Over the past three years, POLYMERight, Inc. of Fremont, California has been developing a proprietary technology that can be used to create new polyurethane elastomers with significantly improved abrasion resistance, higher resistance to chemicals and petroleum products (including hydraulic fluids and the Navy's DS2 decontamination liquid), strong resistance to hydrolysis (water degradation) and strong adhesive properties to a variety of substrates over a broad temperature range. Although such elastomers were originally targeted for industrial applications (see later), the combination of properties they offer seems ideal for the helicopter blade application.

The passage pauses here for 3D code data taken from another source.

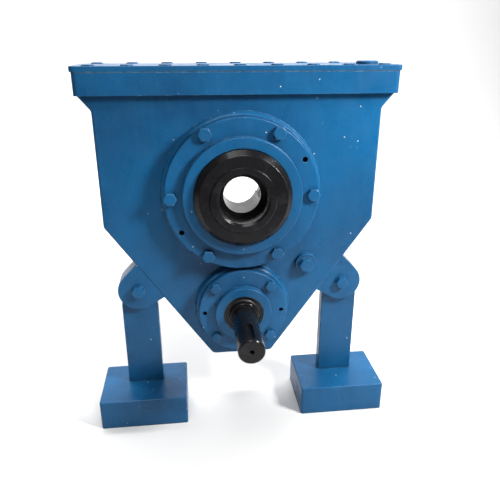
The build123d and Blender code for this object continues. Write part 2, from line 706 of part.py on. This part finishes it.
# ---------------------------------------------------------------- bearings
for place, y_start in (("front", output_bearing_front_y), ("rear", output_bearing_rear_y)):
    ball_bearing(f"output_bearing_{place}", output_bearing_bore, output_bearing_od, output_bearing_width,
                 7.0, 20, y_start, output_z)
for place, y_start in (("front", input_bearing_front_y), ("rear", input_bearing_rear_y)):
    ball_bearing(f"input_bearing_{place}", input_bearing_bore, input_bearing_od, input_bearing_width,
                 7.1, 10, y_start, input_z)

# ---------------------------------------------------------------- legs, feet and pivot bolts
washer_thickness = 2.5
nut_height = 10.0
leg_bottom_z = foot_height - foot_slot_depth
leg_middle_y = (leg_front + leg_back) / 2
foot_screw_offset = 17.0
foot_screw_head_radius = 8.0
foot_screw_head_height = 10.0
counterbore_depth = 12.0
foot_screw_length = 50.0
below = Plane(origin=(0, 0, 0), x_dir=(1, 0, 0), z_dir=(0, 0, -1))


def foot_screw_xs(side):
    """The two places along X of the screws that hold a leg in its foot."""
    return [side * pivot_x - foot_screw_offset, side * pivot_x + foot_screw_offset]


for side, name in ((-1, "left"), (1, "right")):
    with BuildPart() as leg:
        with BuildSketch(front_plane(leg_back)):
            with Locations((side * pivot_x, pivot_z)):
                Circle(leg_top_radius)
            with Locations((side * pivot_x, pivot_z)):
                Polygon((-leg_top_radius, 0), (-leg_half_width, -leg_half_width),
                        (-leg_half_width, leg_bottom_z - pivot_z), (leg_half_width, leg_bottom_z - pivot_z),
                        (leg_half_width, -leg_half_width), (leg_top_radius, 0), align=None)
                Circle(m12[2] + 0.05, mode=Mode.SUBTRACT)
        extrude(amount=leg_back - leg_front)
        long_edges = leg.edges().filter_by(Axis.Z)
        chamfer(long_edges, 1.0)
        with BuildSketch(Plane.XY.offset(leg_bottom_z)):
            with Locations(*[(x, leg_middle_y) for x in foot_screw_xs(side)]):
                Circle(m10[2])
        extrude(amount=24, mode=Mode.SUBTRACT)
    save(leg.part, f"{name}_leg")

    with BuildPart() as foot:
        with BuildSketch():
            with Locations((side * foot_x, (foot_front + foot_back) / 2)):
                Rectangle(2 * foot_half_width, foot_back - foot_front)
        extrude(amount=foot_height)
        fillet(foot.edges().filter_by(Axis.Z), 4)
        fillet(foot.faces().sort_by(Axis.Z)[-1].edges(), 2.5)
        with BuildSketch(Plane.XY.offset(foot_height)):
            with Locations((side * pivot_x, leg_middle_y)):
                Rectangle(2 * leg_half_width, leg_back - leg_front)
        extrude(amount=-foot_slot_depth, mode=Mode.SUBTRACT)
        with BuildSketch():
            with Locations(*[(x, leg_middle_y) for x in foot_screw_xs(side)]):
                Circle(foot_screw_head_radius + 1)
        extrude(amount=counterbore_depth, mode=Mode.SUBTRACT)
        with BuildSketch():
            with Locations(*[(x, leg_middle_y) for x in foot_screw_xs(side)]):
                Circle(m10[2] + 0.5)
        extrude(amount=foot_height, mode=Mode.SUBTRACT)
    save(foot.part, f"{name}_foot")

    with BuildPart() as foot_screws:
        with BuildSketch(Plane.XY.offset(counterbore_depth)):
            with Locations(*[(x, leg_middle_y) for x in foot_screw_xs(side)]):
                Circle(foot_screw_head_radius)
        extrude(amount=-foot_screw_head_height)
        with BuildSketch(Plane.XY.offset(counterbore_depth)):
            with Locations(*[(x, leg_middle_y) for x in foot_screw_xs(side)]):
                Circle(m10[2])
        extrude(amount=foot_screw_length)
        with BuildSketch(Plane.XY.offset(counterbore_depth - foot_screw_head_height)):
            with Locations(*[(x, leg_middle_y) for x in foot_screw_xs(side)]):
                RegularPolygon(radius=4.6, side_count=6)
        extrude(amount=6, mode=Mode.SUBTRACT)
    save(foot_screws.part, f"{name}_foot_screws")

washer_front_y = ear_front - washer_thickness
nut_front_y = ear_back + washer_thickness
pivot_bolt = hex_screw(m12, nut_front_y + nut_height + 3 - washer_front_y)

with BuildPart() as nut:
    with BuildSketch():
        RegularPolygon(radius=m12[0] / sqrt(3), side_count=6)
        Circle(m12[2], mode=Mode.SUBTRACT)
    extrude(amount=nut_height)
    with BuildSketch(Plane.XZ):
        Polygon((0, 0), (m12[0] / 2, 0), (m12[0] / sqrt(3), 1.2), (m12[0] / sqrt(3), nut_height - 1.2),
                (m12[0] / 2, nut_height), (0, nut_height), align=None)
    revolve(axis=Axis.Z, mode=Mode.INTERSECT)

for side, name in ((-1, "left"), (1, "right")):
    save(copies(pivot_bolt, [front_plane(washer_front_y, pivot_z, side * pivot_x)]), f"{name}_leg_bolt")
    save(copies(nut.part, [back_plane(nut_front_y, pivot_z, side * pivot_x)]), f"{name}_leg_nut")

with BuildPart() as washers:
    for y in (ear_front, nut_front_y):
        with BuildSketch(front_plane(y, pivot_z)):
            with Locations((-pivot_x, 0), (pivot_x, 0)):
                Circle(12)
            with Locations((-pivot_x, 0), (pivot_x, 0)):
                Circle(m12[2], mode=Mode.SUBTRACT)
        extrude(amount=washer_thickness)
save(washers.part, "leg_washers")
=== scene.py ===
import json
import math

import bpy
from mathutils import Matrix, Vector


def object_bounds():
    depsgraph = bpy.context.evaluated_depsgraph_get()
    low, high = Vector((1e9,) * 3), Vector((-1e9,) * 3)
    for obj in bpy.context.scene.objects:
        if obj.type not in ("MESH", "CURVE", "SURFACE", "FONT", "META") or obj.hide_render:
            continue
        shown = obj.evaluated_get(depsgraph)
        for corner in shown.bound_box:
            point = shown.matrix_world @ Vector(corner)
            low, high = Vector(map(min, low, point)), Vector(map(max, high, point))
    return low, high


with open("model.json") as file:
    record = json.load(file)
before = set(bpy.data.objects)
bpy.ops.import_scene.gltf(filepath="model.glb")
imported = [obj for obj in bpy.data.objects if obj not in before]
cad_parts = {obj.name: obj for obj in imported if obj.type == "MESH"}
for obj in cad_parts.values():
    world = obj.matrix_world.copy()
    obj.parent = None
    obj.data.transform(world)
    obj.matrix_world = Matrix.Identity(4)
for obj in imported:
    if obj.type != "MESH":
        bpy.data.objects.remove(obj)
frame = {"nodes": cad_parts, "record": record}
cad_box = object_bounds()

# ---------------------------------------------------------------- colours (linear) and light
BLUE = (0.004, 0.087, 0.215)
BLUE_DEEP = (0.006, 0.056, 0.142)
BLUE_CHALKY = (0.018, 0.115, 0.255)
# painted shade: the dark colour laid into hollows and corners of the blue paint
PAINTED_HOLLOW_SHADE = (0.020, 0.026, 0.034)
DUST = (0.46, 0.54, 0.60)
# painted highlight with edge wear: the pale blue laid along sharp edges
WORN_EDGE_HIGHLIGHT_BLUE = (0.17, 0.36, 0.50)
BLACK_STEEL = (0.0065, 0.0065, 0.0075)
SMEARED_STEEL = (0.022, 0.023, 0.026)
BLACK_RUBBER = (0.006, 0.006, 0.007)
DUSTY_RUBBER = (0.03, 0.032, 0.036)
BARE_STEEL = (0.42, 0.42, 0.43)
POLISHED_STEEL = (0.62, 0.62, 0.63)
ZINC = (0.55, 0.55, 0.53)
GASKET = (0.016, 0.024, 0.038)
GASKET_FIBRE = (0.030, 0.036, 0.045)
BRASS = (0.60, 0.42, 0.18)
BACKDROP = (0.62, 0.62, 0.62)

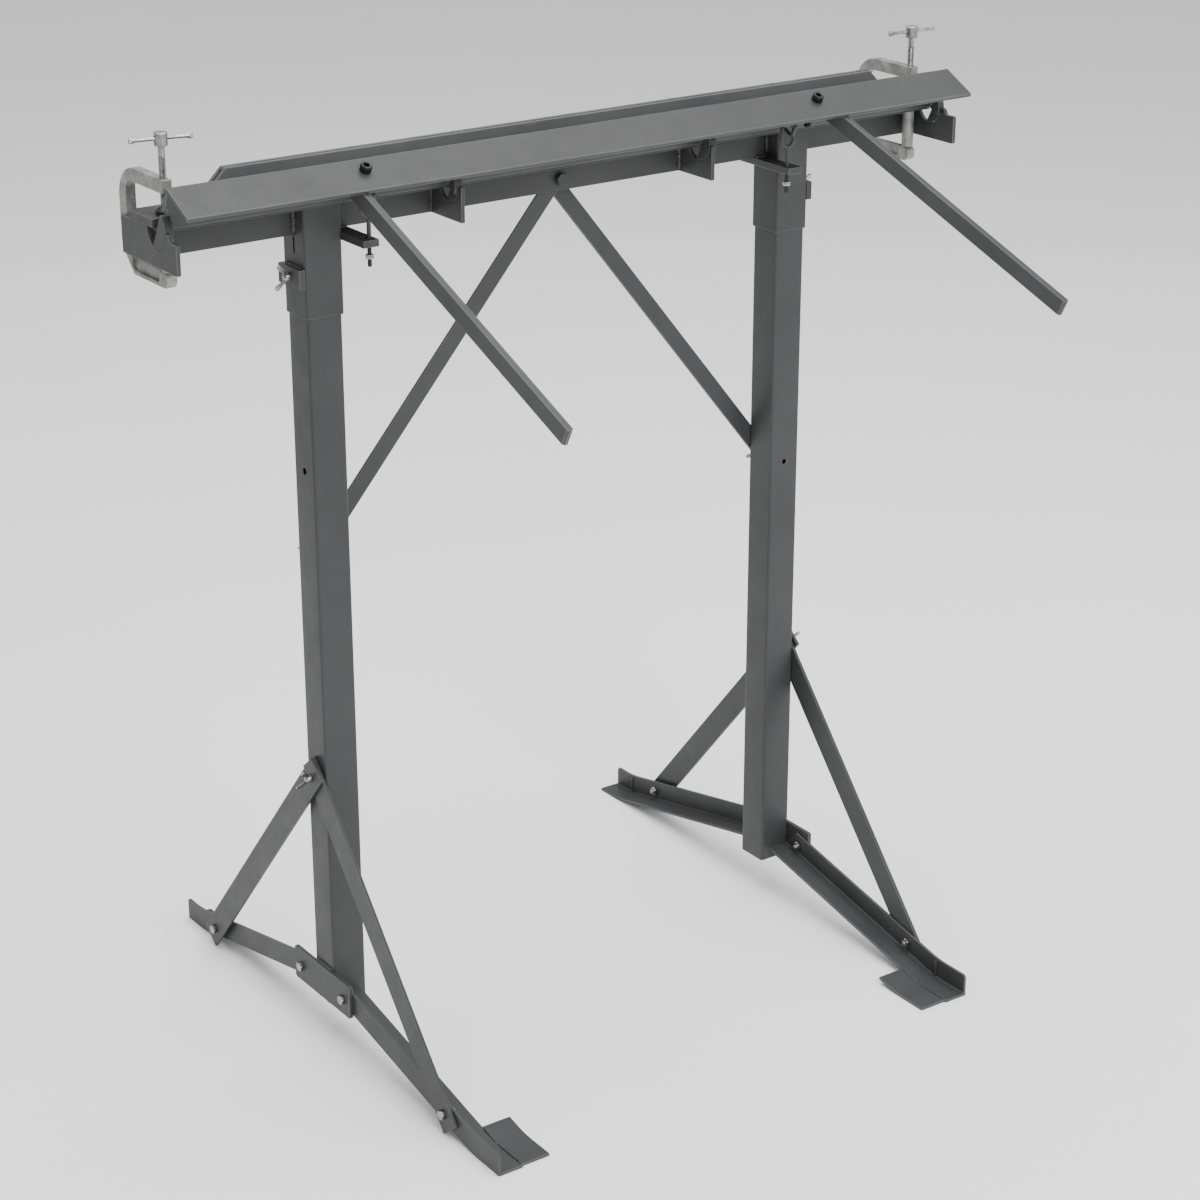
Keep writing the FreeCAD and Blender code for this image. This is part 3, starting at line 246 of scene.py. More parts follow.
MATERIALS = {DARK: painted_steel(), ZINC: zinc_plate(), CAST: clamp_casting(), BLACK: black_oxide()}
# Lighter paint for the broken edges: painted edge highlights.
EDGE_HIGHLIGHT_PAINT = painted_edge_highlight()
BAR_PAINT = lighter_bar_paint()
WELDED = weld_metal()


# ---------------------------------------------------------------- places and pieces

def middle_of(node):
    """The middle of a node's box."""
    low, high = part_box(node)
    return (low + high) / 2


def inner_outer(node, sign):
    """X of a node's two ends: the one towards the middle of the stand, then the one away from it."""
    low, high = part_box(node)
    return (low.x, high.x) if sign > 0 else (high.x, low.x)


def frame_along(origin, axis, across=None):
    """A matrix whose Z runs along an axis, and whose X lies near another direction."""
    up = Vector(axis).normalized()
    side = Vector(across) if across is not None else up.orthogonal()
    side = (side - up * side.dot(up)).normalized()
    matrix = Matrix((side, up.cross(side), up)).transposed().to_4x4()
    return Matrix.Translation(Vector(origin)) @ matrix


def body_of(node):
    """The body that a CAD node belongs to."""
    return next(body for body, nodes in frame["record"]["behaviour"]["bodies"].items() if node in nodes)


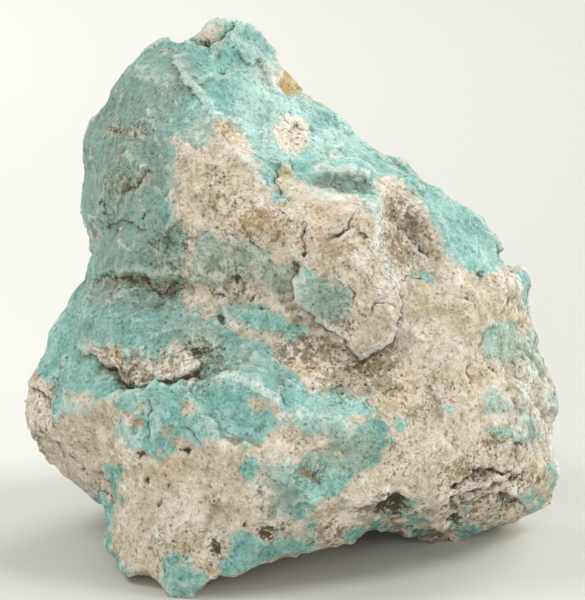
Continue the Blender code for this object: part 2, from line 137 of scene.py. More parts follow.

POLYMERight is a privately owned company dedicated to the creation of new specialty polymeric materials that offer combinations of properties not available in currently commercial products. Such products will be manufactured and sold by POLYMERight to those markets which can advantageously use the unique properties provided, typically in the form of adhesives, sealants, coatings and elastomers, for both retail and industrial uses. One example of this currently expanding sales to large retail hardware and home repair stores is a line of POLYMERight's "underwater glue" products that provide unique bonding characteristics for many substrates, including PVC, in wet environments, even underwater. A second example is a newly invented coating to protect steel structures subject to tidal zone splashing and corrosion which is now in development for the Navy.

The innovative, highly abrasion resistant polyurethane polymer suggested for the helicopter blade coating is termed a "three block" polyurethane by POLYMERight. This term is used to highlight the fact that the new polymer has three distinct alternating chemical segments in the polymer molecule, rather than the two segments of conventional polyurethanes. This third segment is a large cyclical block, and it is this unusual structure which imparts the greater abrasion resistance and other enhanced properties of the product.

Elastomeric three block polymers provide materials with properties not heretofore available for commercial use. One category of such uses is in the mining and construction industries where abrasion severely limits the working life of many pieces of expensive equipment. Field application of tough protective coatings and linings in the coal mining industry can permit extended life for conveyor belts, sieve screens, cyclones, gearing, etc., and offers major potential savings (many millions of dollars per year). Here is a list of other such examples:

" Materials for paper-making rolls and other rolls working in abrasive environments " Materials for pneumatic transmission systems for abrasive solids (coal, cement, ores, grains, etc.) " Rollers for fork lifts, carts, bins, etc. crossing abrasive surfaces, concrete floors " Materials for protection of details subject to cavitation (hydrofoil wings, pump impellers, slurry systems, etc.)

Protecting highly valuable equipment to extend its life and to reduce down time, thus enhancing its productivity, provides a major leverage to the value of these new products in a multiplicity of end uses. Finding the means to support this development will generate handsome returns on the investment for many years to come.